Söyleye söyleye dilimde tüy, yaza yaza kalemimde mürekkeb bitdi ama derdimi hâlâ anlatamadım:
İnsan anlamını doğru dürüst bilmediği kelimeyi kullanmamalı!
Kaldı ki bilmediğiniz kelimenin anlamını öğrenmek o kadar da zor bir iş değil. Muhtelif boyutlarda ve sayfaları birbirine bağlanmış kâğıt tomarları var. Bunların genel adı “Kitab” oluyor.
Bunlardan bir bölümünde ise binlerce, bâzen onbinlerce kelimeyi ardarda ve altalta dizerek yayınlıyorlar. Aynı haflerle başlayanlar biraraya getirilerek basılıyor bu kâğıt tomarları. Adını da “sözlük” koymuşlar. Yanılmıyorsam “söz” kelimesinden türetilmiş bir kavram. “Sözler Kitabı” filan gibi bir mânâya geliyor anladığım kadarıyla.
Ne işe yaradığına gelince; o sözlerin ne demek olduğunu da hemen karşısına kaydetmişler.
Meselâ “söz” kelimesinin ne anlama geldiğini merâk ediyorsunuz diyelim. O zaman derhâl etrafdan bir “sözlük” bulup buluşturuyor ve S harfinin bulunduğu bölümü açıyorsunuz. Bu S harfi, R’den sonra ve Ş’den evvel gelen harf. Eğer bunların nerede olduklarını bilmiyorsanız S’ya bakacaksınız. Çünki S’nin iki yanında yer alırlar.
İşte orada “söz”ün ne anlama geldiği yazılı.
Şimdi diyeceksiniz ki ‘Kardeşim, bunlardan bize ne?’; bunlar bizi bozar. Hem buncaişimiz var. Hergün oturup gazetemize köşe yazısı yazıyoruz. Baskıya yetişecek. O arada oturup bir de şu kelime nasıl yazılacakmış da yok öyle miymiş de böylemiş miydi de vakit mi kaybedeceğiz?
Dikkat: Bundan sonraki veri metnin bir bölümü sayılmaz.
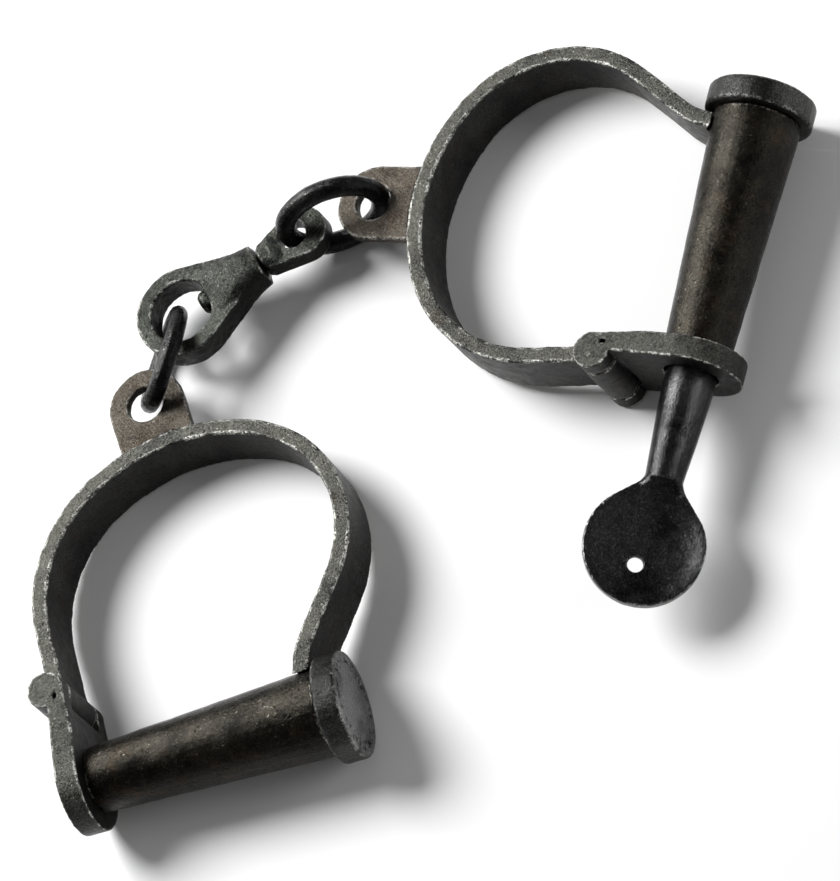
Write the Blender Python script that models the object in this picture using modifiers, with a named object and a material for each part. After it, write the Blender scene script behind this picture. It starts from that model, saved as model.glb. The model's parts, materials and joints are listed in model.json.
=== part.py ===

Evet ama işte ben de zâten onu demek istiyorum. Mâdem ki yazılarınızı milyonlarca, hattâ bilhassa sizin yazdıklarınızı milyarlarca insan yutarcasına okuyor, o vakit sâdece NE yazdığınıza değil NASIL yazdığınıza da dikkat edeceksiniz!
Söz temsîli “mukabele bilmisil” yerine “mukabele-i bilmisil” yazmayacaksınız! Zîrâ bileceksiniz ki o iki kelimeyi Farsça tamlama hâline sokarsanız “bilmisilin mukabelesi” gibi zırva bir şey olur. Oysa kasdedilen “misliyle mukabele”dir, yâni “aynıyla karşılıkverme” anlamında.
Yine “nefs-i müdâfaa” diye saçmalamayacaksınız. Türkçe tamlamaya çevirince o da “müdâfaanın nefsi” gibi bir hıyarlık oluyor. Oysa bunu adam gibi “nefsi müdâfaa” şeklinde yazarsanız, insanın kendini savunması demek olduğunu herkes hem daha kolay anlar hem de daha önemlisi siz doğru Türkçe yazmış olursunuz.
Değerli Arkadaşlar!
“Zorla tehcir” diye bir söz de yokdur “Güzelim” Türkçemizde!!!
“Tehcir” zâten insanları zorla bir yerden başka bir yere göç etdirmekdir!
N’est-ce pas?
Okunuşu “nessssöpa” olan bu kelime gâvurcadır ve “Anlaşıldı mı, ulan?” mânâsına gelir.
Böyle aynı anlama gelen kelimelerin bir arada kullanılmasına ise “oxymoron” (oksimoron) denilmektedir. “oxys” (zekîce) ve “moros” (aptalca) adverblerinden türetilme bir kavram. “Islak yağmur” gibi...
Ancak birer oksimoron olmalarına rağmen artık “galat-ı meşhûr” oldukları için doğru yerine geçen kavramlar da vardır: Yağız at, nabız atışı, kasdî hatâ, sessiz çığlık, kara güneş gibi...
Bu türlerine “contradictio in adiecto”(eklemeli tezad) adı da verilir.
Bugünlük benden bu kadar...
P.S.: Oxys ve moros kelimelerinin hangi dilden geldiğini kasden belirtmedim. Doğruyu bilenler arasında keşîde edilerek çekilecek olan ad çekimi kur’âsında kazanacak olan ganyanlardan birinciye 100 dosya kâğıdı, ikinciye ise yine yüz eser-i cedîd varakası armağan edilecek, olmadı peşkeş çekilecekdir.